_Request:_
Set down exactly, please, each line from the one containing "lapped hole takes" through the one containing "points = [vertex.co", both lines included, and no other line.

_Input for this task:_
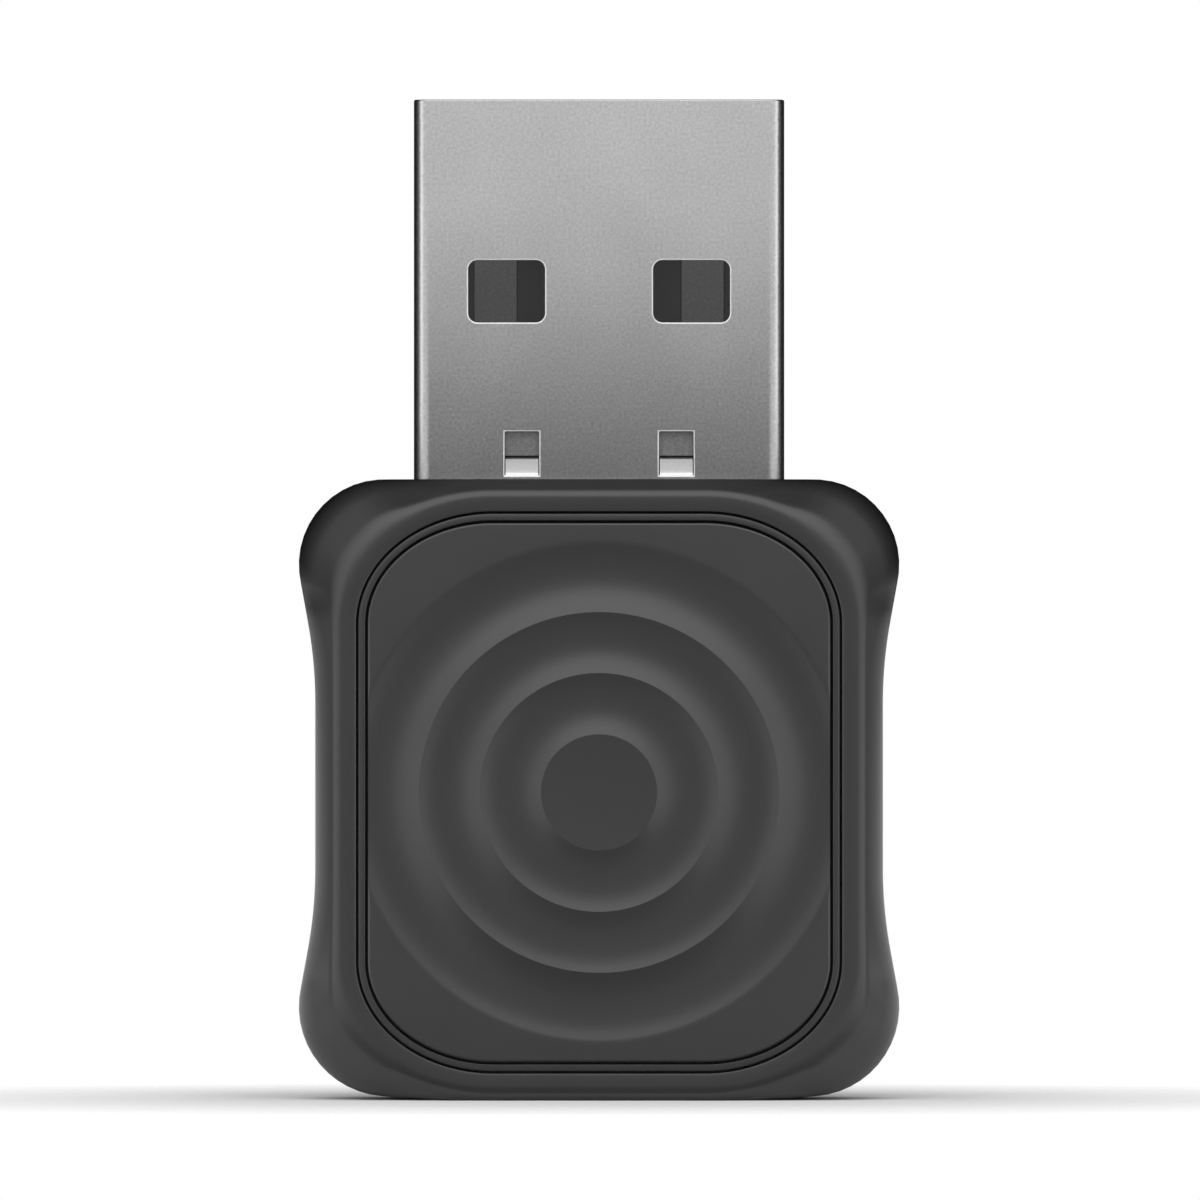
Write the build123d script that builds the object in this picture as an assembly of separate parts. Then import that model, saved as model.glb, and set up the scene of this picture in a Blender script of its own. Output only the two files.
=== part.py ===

---

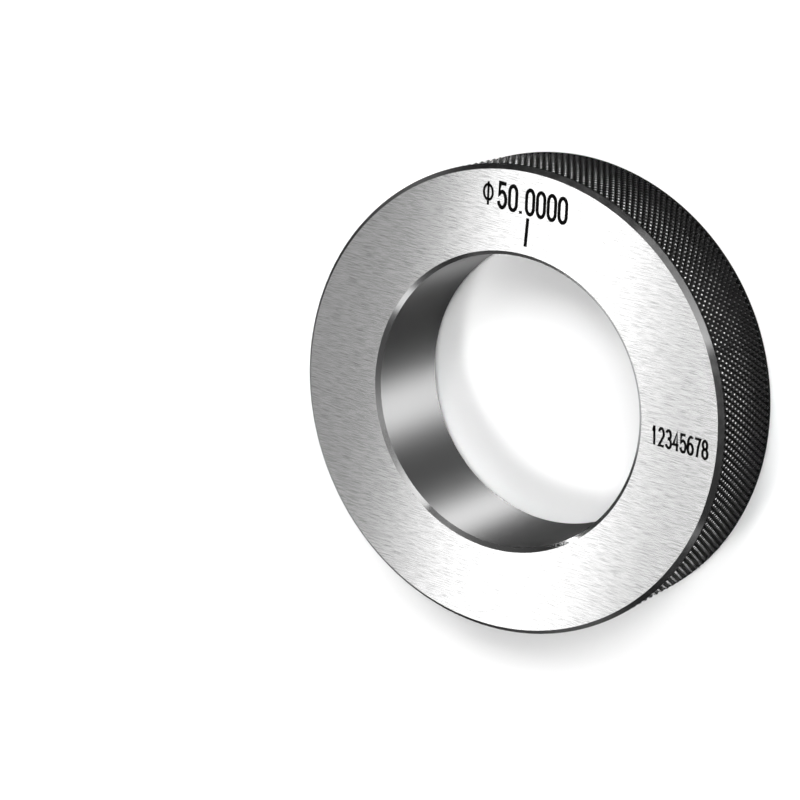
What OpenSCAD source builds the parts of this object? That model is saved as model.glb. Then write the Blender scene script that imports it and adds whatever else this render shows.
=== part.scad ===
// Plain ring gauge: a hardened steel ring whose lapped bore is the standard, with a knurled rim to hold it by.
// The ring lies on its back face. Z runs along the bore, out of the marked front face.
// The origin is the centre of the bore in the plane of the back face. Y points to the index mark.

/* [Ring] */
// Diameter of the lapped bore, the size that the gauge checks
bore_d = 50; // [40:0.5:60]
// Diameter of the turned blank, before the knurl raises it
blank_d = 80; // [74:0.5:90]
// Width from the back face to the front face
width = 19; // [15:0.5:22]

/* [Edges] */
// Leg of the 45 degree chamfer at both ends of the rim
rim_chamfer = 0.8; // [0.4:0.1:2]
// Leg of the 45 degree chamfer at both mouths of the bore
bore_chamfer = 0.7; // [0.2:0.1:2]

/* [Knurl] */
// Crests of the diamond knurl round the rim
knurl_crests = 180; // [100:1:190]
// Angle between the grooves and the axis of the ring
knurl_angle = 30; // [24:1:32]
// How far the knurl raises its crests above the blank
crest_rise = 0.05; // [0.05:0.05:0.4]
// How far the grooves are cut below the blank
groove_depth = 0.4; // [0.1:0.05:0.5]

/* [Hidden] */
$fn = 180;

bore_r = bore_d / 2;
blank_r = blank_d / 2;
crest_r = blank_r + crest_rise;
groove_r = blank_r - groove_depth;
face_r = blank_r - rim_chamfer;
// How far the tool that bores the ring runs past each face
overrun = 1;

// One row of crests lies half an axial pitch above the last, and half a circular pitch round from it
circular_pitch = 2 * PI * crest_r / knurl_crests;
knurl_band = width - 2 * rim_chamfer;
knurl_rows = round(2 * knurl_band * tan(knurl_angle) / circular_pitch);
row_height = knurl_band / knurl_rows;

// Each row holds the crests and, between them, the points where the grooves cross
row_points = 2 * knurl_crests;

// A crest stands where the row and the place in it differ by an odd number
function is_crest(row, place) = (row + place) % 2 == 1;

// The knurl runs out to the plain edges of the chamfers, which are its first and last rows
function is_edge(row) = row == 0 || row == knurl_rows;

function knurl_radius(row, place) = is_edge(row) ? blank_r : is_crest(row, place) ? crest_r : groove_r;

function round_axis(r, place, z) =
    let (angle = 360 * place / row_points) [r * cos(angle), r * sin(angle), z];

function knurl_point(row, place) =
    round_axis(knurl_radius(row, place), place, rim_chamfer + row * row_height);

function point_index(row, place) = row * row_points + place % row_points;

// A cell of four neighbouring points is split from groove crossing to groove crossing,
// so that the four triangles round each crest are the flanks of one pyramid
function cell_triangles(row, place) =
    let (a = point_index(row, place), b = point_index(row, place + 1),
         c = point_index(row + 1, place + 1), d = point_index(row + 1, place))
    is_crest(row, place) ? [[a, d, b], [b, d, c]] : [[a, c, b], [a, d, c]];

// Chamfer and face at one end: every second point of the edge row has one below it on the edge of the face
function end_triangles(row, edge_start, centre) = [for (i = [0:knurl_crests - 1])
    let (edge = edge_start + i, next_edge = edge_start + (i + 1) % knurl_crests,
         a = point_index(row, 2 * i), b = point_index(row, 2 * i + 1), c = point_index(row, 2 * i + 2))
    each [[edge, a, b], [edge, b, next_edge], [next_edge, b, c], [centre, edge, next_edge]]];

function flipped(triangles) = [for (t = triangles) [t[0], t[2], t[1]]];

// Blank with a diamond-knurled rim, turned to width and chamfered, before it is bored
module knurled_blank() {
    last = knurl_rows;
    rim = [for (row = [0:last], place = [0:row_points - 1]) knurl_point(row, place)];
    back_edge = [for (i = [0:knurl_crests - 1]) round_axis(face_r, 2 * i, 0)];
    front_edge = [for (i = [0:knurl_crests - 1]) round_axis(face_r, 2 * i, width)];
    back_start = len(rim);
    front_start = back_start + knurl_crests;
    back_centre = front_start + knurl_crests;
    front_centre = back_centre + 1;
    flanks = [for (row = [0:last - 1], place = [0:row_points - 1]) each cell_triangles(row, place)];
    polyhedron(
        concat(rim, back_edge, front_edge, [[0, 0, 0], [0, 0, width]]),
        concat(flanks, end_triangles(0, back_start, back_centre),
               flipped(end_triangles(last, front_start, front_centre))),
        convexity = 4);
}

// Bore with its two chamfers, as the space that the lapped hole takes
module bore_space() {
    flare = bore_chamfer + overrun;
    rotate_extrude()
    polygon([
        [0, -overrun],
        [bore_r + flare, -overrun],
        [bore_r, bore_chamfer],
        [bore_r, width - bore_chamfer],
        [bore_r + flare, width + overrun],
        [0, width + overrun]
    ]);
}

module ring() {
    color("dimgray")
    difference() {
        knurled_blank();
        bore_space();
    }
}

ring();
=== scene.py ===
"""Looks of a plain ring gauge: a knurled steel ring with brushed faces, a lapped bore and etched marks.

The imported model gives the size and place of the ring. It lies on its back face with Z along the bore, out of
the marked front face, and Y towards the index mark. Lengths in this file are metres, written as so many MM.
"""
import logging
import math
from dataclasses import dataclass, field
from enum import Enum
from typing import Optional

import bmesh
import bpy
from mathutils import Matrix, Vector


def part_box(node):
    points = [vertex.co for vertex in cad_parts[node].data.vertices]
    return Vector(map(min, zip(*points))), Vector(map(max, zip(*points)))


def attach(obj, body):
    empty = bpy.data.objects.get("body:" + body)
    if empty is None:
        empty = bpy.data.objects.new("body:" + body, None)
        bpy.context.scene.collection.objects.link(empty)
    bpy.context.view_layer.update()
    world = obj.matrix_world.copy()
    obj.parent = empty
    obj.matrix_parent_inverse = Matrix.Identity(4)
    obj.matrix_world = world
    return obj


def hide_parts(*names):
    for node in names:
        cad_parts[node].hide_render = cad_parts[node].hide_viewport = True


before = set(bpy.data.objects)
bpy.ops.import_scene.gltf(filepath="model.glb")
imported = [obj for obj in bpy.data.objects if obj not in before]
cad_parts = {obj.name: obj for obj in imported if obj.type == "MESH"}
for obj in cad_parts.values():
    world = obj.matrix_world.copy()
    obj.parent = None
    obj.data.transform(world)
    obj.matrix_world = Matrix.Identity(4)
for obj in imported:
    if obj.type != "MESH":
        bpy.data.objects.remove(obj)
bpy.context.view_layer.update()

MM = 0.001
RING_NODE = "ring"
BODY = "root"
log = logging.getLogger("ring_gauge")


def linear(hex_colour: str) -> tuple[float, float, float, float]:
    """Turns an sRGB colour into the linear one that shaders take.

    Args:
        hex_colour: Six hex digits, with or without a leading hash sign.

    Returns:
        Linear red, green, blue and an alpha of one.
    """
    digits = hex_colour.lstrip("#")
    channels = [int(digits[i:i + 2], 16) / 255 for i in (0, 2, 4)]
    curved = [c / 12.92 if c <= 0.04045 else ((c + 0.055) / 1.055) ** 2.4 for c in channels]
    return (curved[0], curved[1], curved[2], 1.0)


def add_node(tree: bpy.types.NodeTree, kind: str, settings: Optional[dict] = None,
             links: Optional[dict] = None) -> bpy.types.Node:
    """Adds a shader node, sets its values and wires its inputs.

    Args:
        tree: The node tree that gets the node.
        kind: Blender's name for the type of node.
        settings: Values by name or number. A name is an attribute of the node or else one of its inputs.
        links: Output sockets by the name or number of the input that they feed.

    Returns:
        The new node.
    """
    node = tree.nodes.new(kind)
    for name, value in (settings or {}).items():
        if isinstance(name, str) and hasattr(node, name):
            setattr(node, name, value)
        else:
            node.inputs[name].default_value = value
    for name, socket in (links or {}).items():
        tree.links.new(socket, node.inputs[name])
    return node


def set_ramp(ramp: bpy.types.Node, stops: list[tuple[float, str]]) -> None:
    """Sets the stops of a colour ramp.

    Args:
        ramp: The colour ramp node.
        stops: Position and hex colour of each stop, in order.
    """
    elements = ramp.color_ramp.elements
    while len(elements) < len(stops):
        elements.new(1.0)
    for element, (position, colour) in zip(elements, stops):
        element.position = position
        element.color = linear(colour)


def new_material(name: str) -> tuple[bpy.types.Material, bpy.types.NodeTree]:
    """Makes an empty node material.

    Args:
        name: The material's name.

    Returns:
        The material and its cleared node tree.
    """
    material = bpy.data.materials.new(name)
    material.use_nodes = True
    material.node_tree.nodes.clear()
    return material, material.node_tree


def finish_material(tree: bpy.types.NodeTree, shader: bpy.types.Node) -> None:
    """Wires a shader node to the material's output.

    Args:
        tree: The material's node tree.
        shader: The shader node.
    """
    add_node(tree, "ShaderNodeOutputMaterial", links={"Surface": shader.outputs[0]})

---

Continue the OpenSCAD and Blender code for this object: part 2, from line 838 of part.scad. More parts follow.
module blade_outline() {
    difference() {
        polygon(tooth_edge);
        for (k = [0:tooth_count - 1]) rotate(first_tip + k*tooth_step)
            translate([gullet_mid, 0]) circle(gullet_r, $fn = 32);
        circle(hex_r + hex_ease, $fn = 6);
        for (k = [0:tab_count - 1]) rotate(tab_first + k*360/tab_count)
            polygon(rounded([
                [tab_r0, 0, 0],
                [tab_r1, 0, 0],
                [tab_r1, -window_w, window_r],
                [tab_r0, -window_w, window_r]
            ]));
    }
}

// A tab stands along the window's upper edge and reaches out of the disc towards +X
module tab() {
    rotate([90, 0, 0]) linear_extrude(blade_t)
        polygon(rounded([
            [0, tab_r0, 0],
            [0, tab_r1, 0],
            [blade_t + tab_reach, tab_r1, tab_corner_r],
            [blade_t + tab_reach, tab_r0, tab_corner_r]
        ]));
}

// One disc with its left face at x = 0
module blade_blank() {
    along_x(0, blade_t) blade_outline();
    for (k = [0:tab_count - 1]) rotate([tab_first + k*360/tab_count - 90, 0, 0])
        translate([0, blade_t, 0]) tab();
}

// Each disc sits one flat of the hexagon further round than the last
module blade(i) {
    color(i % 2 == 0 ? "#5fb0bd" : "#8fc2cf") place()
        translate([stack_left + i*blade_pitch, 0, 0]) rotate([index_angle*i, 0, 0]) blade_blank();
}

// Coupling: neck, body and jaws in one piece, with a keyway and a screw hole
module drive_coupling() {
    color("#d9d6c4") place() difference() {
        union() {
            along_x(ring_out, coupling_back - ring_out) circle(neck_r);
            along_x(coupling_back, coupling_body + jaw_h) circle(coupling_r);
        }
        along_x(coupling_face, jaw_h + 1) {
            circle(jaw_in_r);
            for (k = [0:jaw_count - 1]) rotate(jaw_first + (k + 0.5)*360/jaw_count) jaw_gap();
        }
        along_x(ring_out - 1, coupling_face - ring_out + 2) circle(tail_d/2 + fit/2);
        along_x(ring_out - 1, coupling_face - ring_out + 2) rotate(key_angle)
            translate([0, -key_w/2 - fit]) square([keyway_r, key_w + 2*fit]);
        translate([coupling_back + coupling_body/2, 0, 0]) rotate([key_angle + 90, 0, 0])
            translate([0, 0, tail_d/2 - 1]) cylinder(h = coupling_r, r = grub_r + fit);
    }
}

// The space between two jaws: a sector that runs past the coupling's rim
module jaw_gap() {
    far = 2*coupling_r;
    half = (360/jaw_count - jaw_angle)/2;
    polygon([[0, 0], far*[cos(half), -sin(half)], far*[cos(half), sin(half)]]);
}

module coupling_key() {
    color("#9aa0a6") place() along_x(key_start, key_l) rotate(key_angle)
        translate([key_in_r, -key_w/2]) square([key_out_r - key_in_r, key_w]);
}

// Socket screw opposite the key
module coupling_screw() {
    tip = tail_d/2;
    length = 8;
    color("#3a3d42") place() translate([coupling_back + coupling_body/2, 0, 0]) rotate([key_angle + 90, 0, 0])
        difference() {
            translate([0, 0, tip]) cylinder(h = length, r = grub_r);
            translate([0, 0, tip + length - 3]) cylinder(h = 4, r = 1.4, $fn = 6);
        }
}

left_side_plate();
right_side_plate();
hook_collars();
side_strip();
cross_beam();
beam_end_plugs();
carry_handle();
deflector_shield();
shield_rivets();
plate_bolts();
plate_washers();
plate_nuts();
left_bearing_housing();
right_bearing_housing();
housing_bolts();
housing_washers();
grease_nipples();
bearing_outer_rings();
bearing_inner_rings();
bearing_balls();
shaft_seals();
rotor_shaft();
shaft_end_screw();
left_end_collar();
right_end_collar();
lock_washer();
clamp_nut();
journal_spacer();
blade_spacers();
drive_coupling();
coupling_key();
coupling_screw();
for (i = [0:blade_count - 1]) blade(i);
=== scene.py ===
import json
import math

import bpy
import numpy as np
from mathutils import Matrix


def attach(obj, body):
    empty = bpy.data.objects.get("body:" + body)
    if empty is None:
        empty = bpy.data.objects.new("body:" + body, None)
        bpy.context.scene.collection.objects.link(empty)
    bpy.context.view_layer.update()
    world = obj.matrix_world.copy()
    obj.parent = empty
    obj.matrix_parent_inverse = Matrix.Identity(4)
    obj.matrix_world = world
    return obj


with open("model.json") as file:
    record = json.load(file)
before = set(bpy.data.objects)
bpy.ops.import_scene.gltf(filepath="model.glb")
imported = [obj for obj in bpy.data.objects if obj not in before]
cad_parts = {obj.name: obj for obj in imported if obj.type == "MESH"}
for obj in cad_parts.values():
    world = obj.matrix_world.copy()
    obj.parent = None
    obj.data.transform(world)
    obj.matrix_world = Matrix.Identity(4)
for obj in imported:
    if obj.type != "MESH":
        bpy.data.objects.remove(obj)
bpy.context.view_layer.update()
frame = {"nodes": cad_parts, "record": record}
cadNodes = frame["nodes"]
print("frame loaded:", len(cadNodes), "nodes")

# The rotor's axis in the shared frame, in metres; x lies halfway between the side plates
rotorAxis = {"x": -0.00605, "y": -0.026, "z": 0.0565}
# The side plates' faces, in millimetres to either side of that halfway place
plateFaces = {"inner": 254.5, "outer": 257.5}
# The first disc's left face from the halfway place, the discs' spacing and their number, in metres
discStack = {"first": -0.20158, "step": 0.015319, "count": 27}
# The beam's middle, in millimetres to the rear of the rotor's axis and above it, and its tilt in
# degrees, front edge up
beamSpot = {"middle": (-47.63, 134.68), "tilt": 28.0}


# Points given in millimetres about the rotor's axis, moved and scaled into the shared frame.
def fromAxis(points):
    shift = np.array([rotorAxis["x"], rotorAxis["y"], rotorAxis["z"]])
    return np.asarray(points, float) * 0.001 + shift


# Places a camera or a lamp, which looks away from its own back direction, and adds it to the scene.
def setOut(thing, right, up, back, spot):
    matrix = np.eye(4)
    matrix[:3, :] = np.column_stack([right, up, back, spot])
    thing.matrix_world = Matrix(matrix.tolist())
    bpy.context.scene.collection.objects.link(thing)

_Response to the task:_
// Bore with its two chamfers, as the space that the lapped hole takes
module bore_space() {
    flare = bore_chamfer + overrun;
    rotate_extrude()
    polygon([
        [0, -overrun],
        [bore_r + flare, -overrun],
        [bore_r, bore_chamfer],
        [bore_r, width - bore_chamfer],
        [bore_r + flare, width + overrun],
        [0, width + overrun]
    ]);
}

module ring() {
    color("dimgray")
    difference() {
        knurled_blank();
        bore_space();
    }
}

ring();
=== scene.py ===
"""Looks of a plain ring gauge: a knurled steel ring with brushed faces, a lapped bore and etched marks.

The imported model gives the size and place of the ring. It lies on its back face with Z along the bore, out of
the marked front face, and Y towards the index mark. Lengths in this file are metres, written as so many MM.
"""
import logging
import math
from dataclasses import dataclass, field
from enum import Enum
from typing import Optional

import bmesh
import bpy
from mathutils import Matrix, Vector


def part_box(node):
    points = [vertex.co for vertex in cad_parts[node].data.vertices]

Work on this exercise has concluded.